Wednesday 29 February 2012

How To Write Headlines

All news should be Yahoo news.

I only have a yahoo email account because I needed it to join Flickr, otherwise I might never have discovered the joy of Yahoo news. However, had I only known the quality of headlines the home page provided (not to mention the shockingly bad spam filters – the other week I won the Irish, Spanish and African lotteries within 24 hours of one another. Yes, the one African lottery. Because there aren’t more than fifty countries there) I would have signed up years ago.

But what has prompted me to write in praise of Yahoo news on this particular day? I’m glad you asked. It can only be the headline:

Flatworms Key to Immortality?

‘Of course not,’ you might think, but there again… it’s a headline you can’t not click.

Even though you know that this is going to be some scientific research in a university somewhere (Dr Aziz Aboobaker in Nottingham, as it happens), the moments between reading and clicking the link are magnificent in their potential.

How do they know flatworms are the key to immortality? Have the authorities uncovered an old man in a hole somewhere who thinks its 1203 and has eaten nothing but worms for centuries? And how do you test immortality, anyway? Stand someone in a bucket of worms and wait?

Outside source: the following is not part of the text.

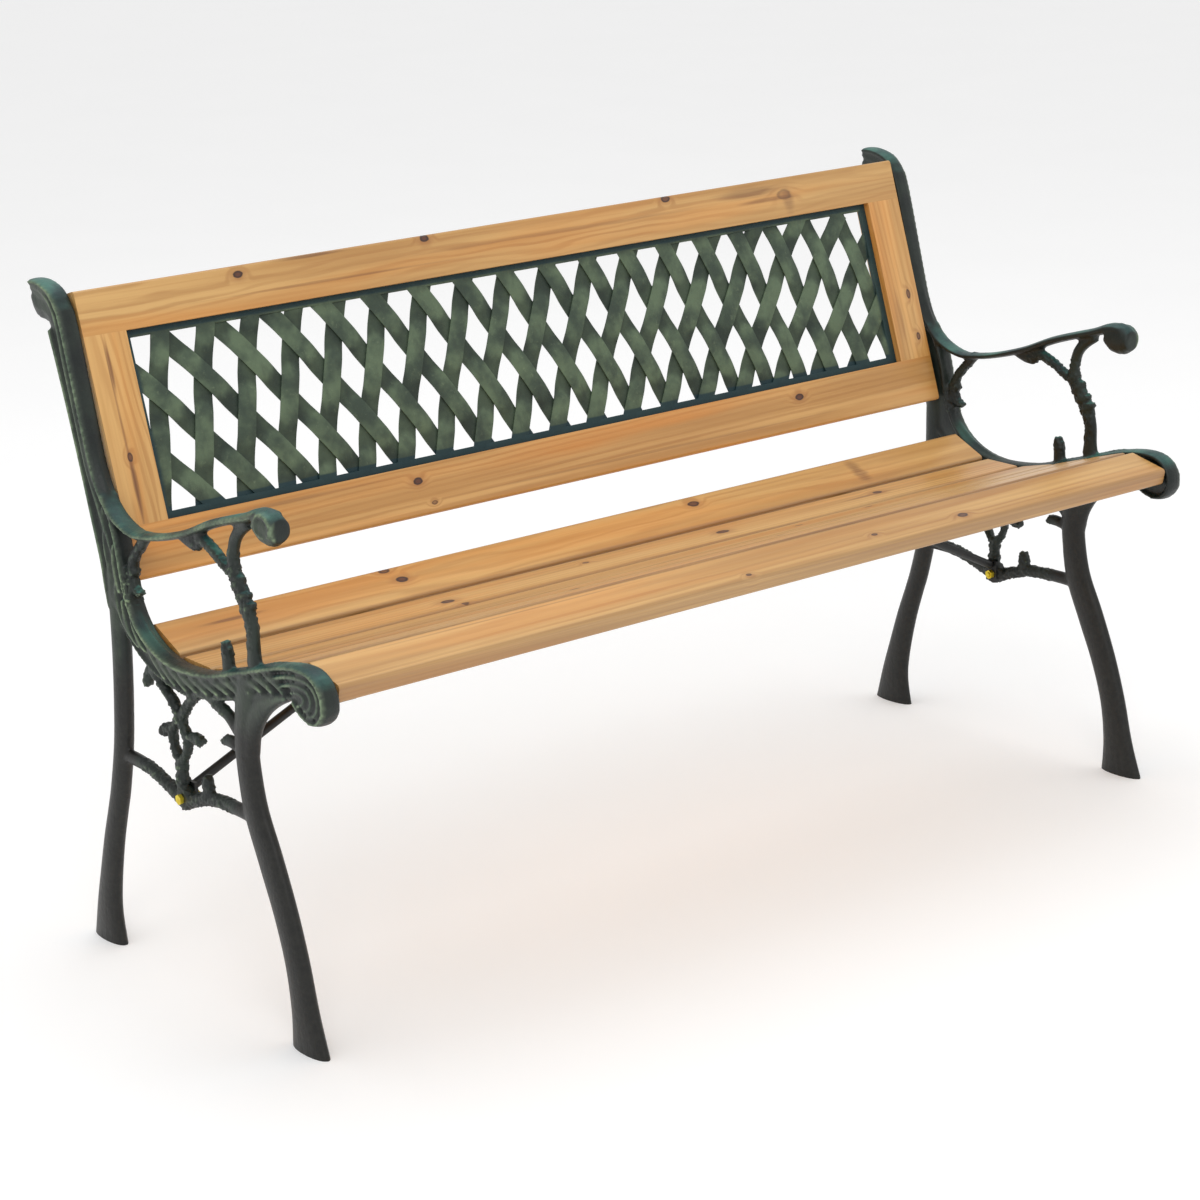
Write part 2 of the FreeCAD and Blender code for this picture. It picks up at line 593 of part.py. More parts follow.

For me, the headline conjures up an image of a flatworm with the accent and acting prowess of Christopher Lambert in Highlander.

“Och, Docteur Aziz,” it says dramatically, “you know there can only be weun. Hoots.”

In my mind, the doctor is played by an as yet undecided Scottish actor (although if I could cast anyone at all it would be the late great Gerard Kelly, who did a fantastic villain as you’ll know if you ever saw him in Brookside) hell bent on discovering the secret of eternal life through any means necessary.

He has dedicated his life to the cause of immortality but is gradually descending deeper into madness as the secret eludes him. The film of his life starts out with the young doctor playing in the garden and finding Christopher Lambert worm, whom he decides to keep as a pet. As the film progresses we realise this young doctor was not Aziz at all, but his grandfather or great grandfather, who pass down Christopher Lambert worm through the ages. He never seems to get any older.

Aziz becomes interested in science exclusively because he wants to find out the secret of the ever youthful flatworm, but after getting his doctorate and a research position at a university, things begin to spiral out of control. Later scenes in the film include him taking a bath of flatworms, and he would also eat them in increasingly brutal and gory ways.

The Christopher Lambert worm tries to stop him from continuing his worm murders, but to no avail. Aziz kills the Christopher Lambert worm but is then distraught when he realises if the worm could be killed, it is not immortal after all. He goes on to die alone in a hovel on a hill in Italy at the age of 106, surrounded by worm related paraphernalia.

At which point the camera cuts to Christopher Lambert worm, alive and living on a beach somewhere.

You have to admit, this film has basically everything. No bearing on the actual article, of course, but even so.

And that, Dear Reader, is why I like Yahoo News.